─── Given information
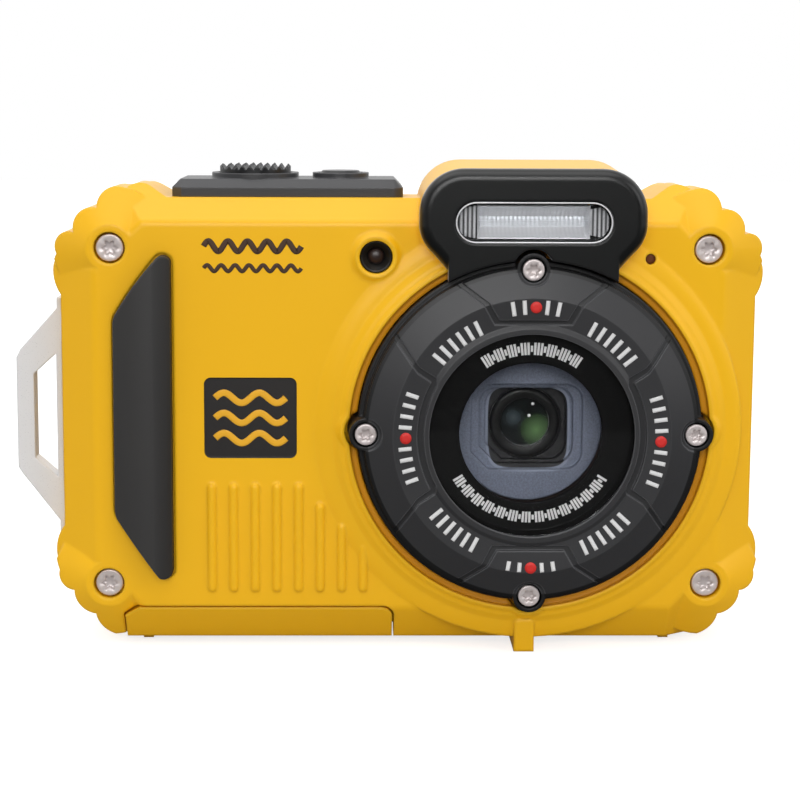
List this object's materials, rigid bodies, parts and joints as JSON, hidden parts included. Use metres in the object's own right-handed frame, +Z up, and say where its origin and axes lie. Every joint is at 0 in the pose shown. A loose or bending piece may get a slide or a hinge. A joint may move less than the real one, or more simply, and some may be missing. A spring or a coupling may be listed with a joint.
{
  "type": "compact digital camera",
  "caption": "Compact waterproof digital camera with a folded internal zoom lens behind a screwed window ring, front flash, spiked shutter button and hinged battery door.",
  "frame": {"origin": "middle of the tripod socket's mouth in the camera's underside", "axes": "+Z up out of the camera's top, +X to the right for someone who faces the front, +Y from the lens to the display side; the lens looks along -Y"},
  "size_m": [0.1119, 0.0296, 0.0728],
  "materials": {
    "shell_yellow": "satin gloss, moulded",
    "grip_rubber": "matte",
    "ring_grey": "satin",
    "black_plastic": "gloss",
    "dark_plastic": "matte",
    "lens_box": "matte",
    "baffle_grey": "fine grained matte",
    "window_clear": "polished",
    "mask_black": "printed",
    "lens_glass": "coated",
    "flash_clear": "clear",
    "reflector_metal": "mirror",
    "screw_steel": "turned",
    "lug_steel": "polished",
    "socket_steel": "turned",
    "seal_rubber": "soft matte",
    "orange_plastic": "satin",
    "display_black": "polished",
    "panel_grey": "matte",
    "key_grey": "satin",
    "board_green": "solder mask",
    "capacitor_black": "sleeved",
    "battery_grey": "wrapped cell",
    "card_blue": "matte",
    "motor_steel": "plain"
  },
  "bodies": {
    "camera": {"front_shell": "shell_yellow", "rear_shell": "shell_yellow", "shell_gasket": "seal_rubber", "corner_screws": "screw_steel", "lens_ring_screws": "screw_steel", "grip_pad": "grip_rubber", "lens_ring": "ring_grey", "window_glass": "window_clear", "window_mask": "mask_black", "window_seal": "seal_rubber", "lens_baffle": "baffle_grey", "lens_bezel": "black_plastic", "front_element": "lens_glass", "lens_housing": "lens_box", "prism": "lens_glass", "guide_rods": "motor_steel", "image_sensor": "panel_grey", "zoom_motor": "motor_steel", "flash_bezel": "black_plastic", "flash_window": "flash_clear", "flash_reflector": "reflector_metal", "flash_tube": "lens_glass", "flash_capacitor": "capacitor_black", "timer_lamp": "black_plastic", "microphone": "dark_plastic", "control_plate": "black_plastic", "top_switches": "board_green", "strap_lug": "lug_steel", "lug_pins": "screw_steel", "hinge_pin": "screw_steel", "battery_bay": "dark_plastic", "battery": "battery_grey", "memory_card": "card_blue", "usb_port": "motor_steel", "tripod_socket": "socket_steel", "display_window": "display_black", "display_panel": "panel_grey", "main_board": "board_green", "speaker": "dark_plastic"},
    "door": {"battery_door": "shell_yellow", "door_gasket": "seal_rubber"},
    "latch": {"door_latch": "dark_plastic"},
    "lock": {"door_lock": "orange_plastic"},
    "shutter": {"shutter_button": "dark_plastic"},
    "power": {"power_button": "dark_plastic"},
    "zoom_lens": {"zoom_group": "lens_box"},
    "focus_lens": {"focus_group": "lens_box"},
    "zoom_drive": {"lead_screw": "motor_steel"},
    "tele": {"tele_key": "key_grey"},
    "wide": {"wide_key": "key_grey"},
    "record": {"record_key": "orange_plastic"},
    "playback": {"playback_key": "key_grey"},
    "up": {"up_key": "key_grey"},
    "down": {"down_key": "key_grey"},
    "left": {"left_key": "key_grey"},
    "right": {"right_key": "key_grey"},
    "set": {"set_key": "key_grey"},
    "menu": {"menu_key": "key_grey"},
    "delete": {"delete_key": "key_grey"}
  },
  "joints": [
    {"name": "door_hinge", "type": "hinge", "parent": "camera", "child": "door", "pos_m": [-0.02575, 0.0022, 0.0017], "axis": [1, 0, 0], "range_deg": [0, 95]},
    {"name": "latch_slide", "type": "slide", "parent": "door", "child": "latch", "axis": [1, 0, 0], "range_m": [0, 0.0025]},
    {"name": "lock_slide", "type": "slide", "parent": "latch", "child": "lock", "axis": [0, 1, 0], "range_m": [0, 0.0012]},
    {"name": "shutter_press", "type": "slide", "parent": "camera", "child": "shutter", "axis": [0, 0, -1], "range_m": [0, 0.0008], "stiffness_N_per_m": 700, "springref_m": -0.0005},
    {"name": "power_press", "type": "slide", "parent": "camera", "child": "power", "axis": [0, 0, -1], "range_m": [0, 0.0005], "stiffness_N_per_m": 600, "springref_m": -0.0004},
    {"name": "zoom_slide", "type": "slide", "parent": "camera", "child": "zoom_lens", "axis": [0, 0, 1], "range_m": [0, 0.0076]},
    {"name": "focus_slide", "type": "slide", "parent": "camera", "child": "focus_lens", "axis": [0, 0, 1], "range_m": [0, 0.0026]},
    {"name": "screw_spin", "type": "hinge", "parent": "camera", "child": "zoom_drive", "pos_m": [0.0235, -0.0036, 0.021], "axis": [0, 0, 1], "range_deg": [0, 2740]},
    {"name": "tele_press", "type": "slide", "parent": "camera", "child": "tele", "axis": [0, -1, 0], "range_m": [0, 0.0004], "stiffness_N_per_m": 600, "springref_m": -0.0003},
    {"name": "wide_press", "type": "slide", "parent": "camera", "child": "wide", "axis": [0, -1, 0], "range_m": [0, 0.0004], "stiffness_N_per_m": 600, "springref_m": -0.0003},
    {"name": "record_press", "type": "slide", "parent": "camera", "child": "record", "axis": [0, -1, 0], "range_m": [0, 0.0004], "stiffness_N_per_m": 600, "springref_m": -0.0003},
    {"name": "playback_press", "type": "slide", "parent": "camera", "child": "playback", "axis": [0, -1, 0], "range_m": [0, 0.0004], "stiffness_N_per_m": 600, "springref_m": -0.0003},
    {"name": "up_press", "type": "slide", "parent": "camera", "child": "up", "axis": [0, -1, 0], "range_m": [0, 0.0004], "stiffness_N_per_m": 600, "springref_m": -0.0003},
    {"name": "down_press", "type": "slide", "parent": "camera", "child": "down", "axis": [0, -1, 0], "range_m": [0, 0.0004], "stiffness_N_per_m": 600, "springref_m": -0.0003},
    {"name": "left_press", "type": "slide", "parent": "camera", "child": "left", "axis": [0, -1, 0], "range_m": [0, 0.0004], "stiffness_N_per_m": 600, "springref_m": -0.0003},
    {"name": "right_press", "type": "slide", "parent": "camera", "child": "right", "axis": [0, -1, 0], "range_m": [0, 0.0004], "stiffness_N_per_m": 600, "springref_m": -0.0003},
    {"name": "set_press", "type": "slide", "parent": "camera", "child": "set", "axis": [0, -1, 0], "range_m": [0, 0.0004], "stiffness_N_per_m": 600, "springref_m": -0.0003},
    {"name": "menu_press", "type": "slide", "parent": "camera", "child": "menu", "axis": [0, -1, 0], "range_m": [0, 0.0004], "stiffness_N_per_m": 600, "springref_m": -0.0003},
    {"name": "delete_press", "type": "slide", "parent": "camera", "child": "delete", "axis": [0, -1, 0], "range_m": [0, 0.0004], "stiffness_N_per_m": 600, "springref_m": -0.0003}
  ],
  "couplings": [
    {"joint": "screw_spin", "follows": "zoom_slide", "rad_per_m": 6283.2}
  ]
}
──────
Track down every line with the word "origin" and copy it.

List this object's materials, rigid bodies, parts and joints as JSON, hidden parts included. Use metres in the object's own right-handed frame, +Z up, and say where its origin and axes lie. Every joint is at 0 in the pose shown. A loose or bending piece may get a slide or a hinge. A joint may move less than the real one, or more simply, and some may be missing. A spring or a coupling may be listed with a joint.
  "frame": {"origin": "middle of the tripod socket's mouth in the camera's underside", "axes": "+Z up out of the camera's top, +X to the right for someone who faces the front, +Y from the lens to the display side; the lens looks along -Y"},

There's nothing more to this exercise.